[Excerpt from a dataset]
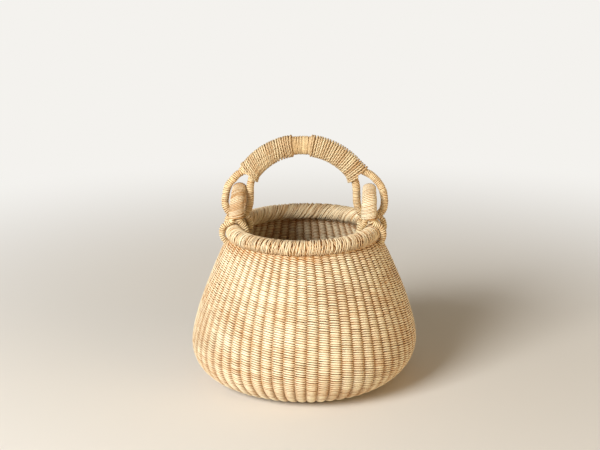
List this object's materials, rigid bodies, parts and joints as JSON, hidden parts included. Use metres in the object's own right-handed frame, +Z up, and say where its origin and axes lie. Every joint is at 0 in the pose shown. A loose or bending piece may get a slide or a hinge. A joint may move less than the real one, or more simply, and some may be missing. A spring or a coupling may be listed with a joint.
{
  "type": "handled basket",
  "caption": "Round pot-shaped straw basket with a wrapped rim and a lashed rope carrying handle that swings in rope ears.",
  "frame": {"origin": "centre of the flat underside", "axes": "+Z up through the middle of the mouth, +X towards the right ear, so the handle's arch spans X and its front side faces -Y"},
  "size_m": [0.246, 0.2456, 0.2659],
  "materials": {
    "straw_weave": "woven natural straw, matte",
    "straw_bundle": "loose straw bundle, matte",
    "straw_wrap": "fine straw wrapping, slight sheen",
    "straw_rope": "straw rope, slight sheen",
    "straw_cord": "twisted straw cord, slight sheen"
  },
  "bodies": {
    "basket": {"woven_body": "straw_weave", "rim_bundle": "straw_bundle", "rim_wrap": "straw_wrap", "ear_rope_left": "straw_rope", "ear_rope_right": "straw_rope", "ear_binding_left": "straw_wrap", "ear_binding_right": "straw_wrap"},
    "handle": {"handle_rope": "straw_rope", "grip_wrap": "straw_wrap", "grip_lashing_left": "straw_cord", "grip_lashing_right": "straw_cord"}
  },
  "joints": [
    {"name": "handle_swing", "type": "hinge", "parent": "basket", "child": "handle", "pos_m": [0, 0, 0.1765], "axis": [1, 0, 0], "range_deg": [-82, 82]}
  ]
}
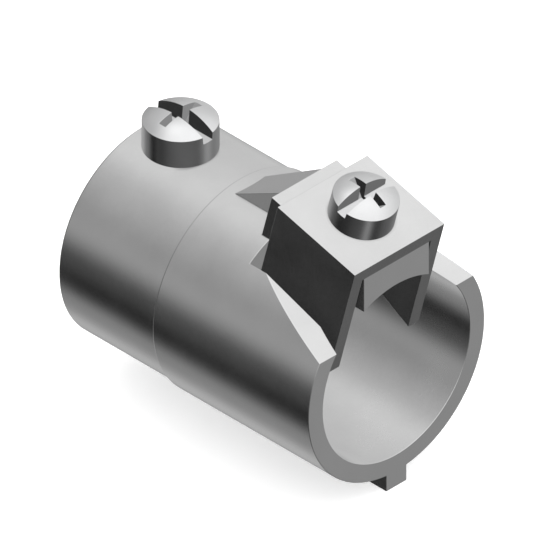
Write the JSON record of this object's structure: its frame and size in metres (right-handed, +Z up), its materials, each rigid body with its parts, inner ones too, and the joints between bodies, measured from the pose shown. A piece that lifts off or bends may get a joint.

Your goal:
From the records above, extract every entry exactly as given.

Answer:
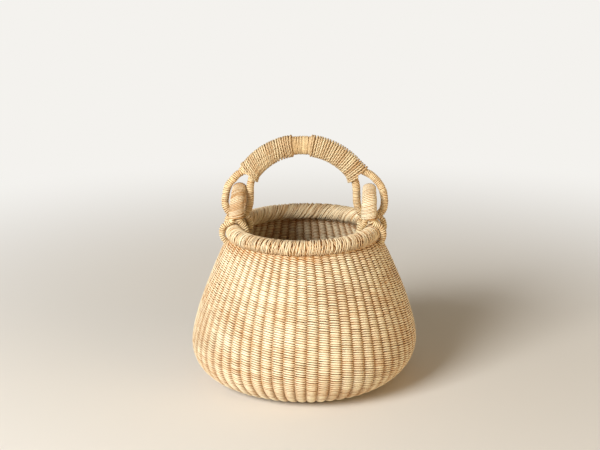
List this object's materials, rigid bodies, parts and joints as JSON, hidden parts included. Use metres in the object's own right-handed frame, +Z up, and say where its origin and axes lie. Every joint is at 0 in the pose shown. A loose or bending piece may get a slide or a hinge. A joint may move less than the real one, or more simply, and some may be missing. A spring or a coupling may be listed with a joint.
{
  "type": "handled basket",
  "caption": "Round pot-shaped straw basket with a wrapped rim and a lashed rope carrying handle that swings in rope ears.",
  "frame": {"origin": "centre of the flat underside", "axes": "+Z up through the middle of the mouth, +X towards the right ear, so the handle's arch spans X and its front side faces -Y"},
  "size_m": [0.246, 0.2456, 0.2659],
  "materials": {
    "straw_weave": "woven natural straw, matte",
    "straw_bundle": "loose straw bundle, matte",
    "straw_wrap": "fine straw wrapping, slight sheen",
    "straw_rope": "straw rope, slight sheen",
    "straw_cord": "twisted straw cord, slight sheen"
  },
  "bodies": {
    "basket": {"woven_body": "straw_weave", "rim_bundle": "straw_bundle", "rim_wrap": "straw_wrap", "ear_rope_left": "straw_rope", "ear_rope_right": "straw_rope", "ear_binding_left": "straw_wrap", "ear_binding_right": "straw_wrap"},
    "handle": {"handle_rope": "straw_rope", "grip_wrap": "straw_wrap", "grip_lashing_left": "straw_cord", "grip_lashing_right": "straw_cord"}
  },
  "joints": [
    {"name": "handle_swing", "type": "hinge", "parent": "basket", "child": "handle", "pos_m": [0, 0, 0.1765], "axis": [1, 0, 0], "range_deg": [-82, 82]}
  ]
}
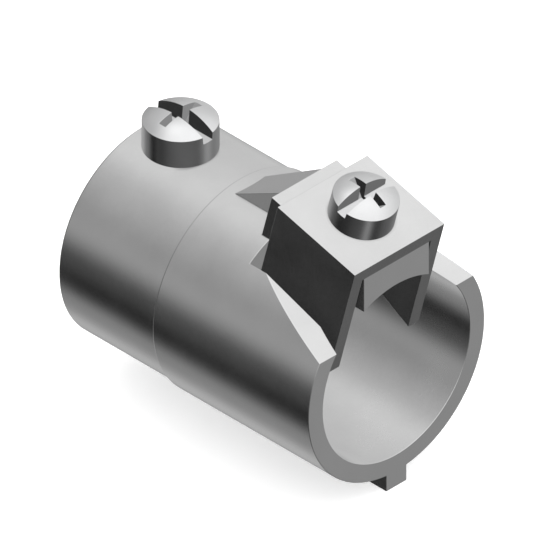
Write the JSON record of this object's structure: its frame and size in metres (right-handed, +Z up), its materials, each rigid body with its parts, inner ones too, and the joints between bodies, measured from the pose shown. A piece that lifts off or bends may get a joint.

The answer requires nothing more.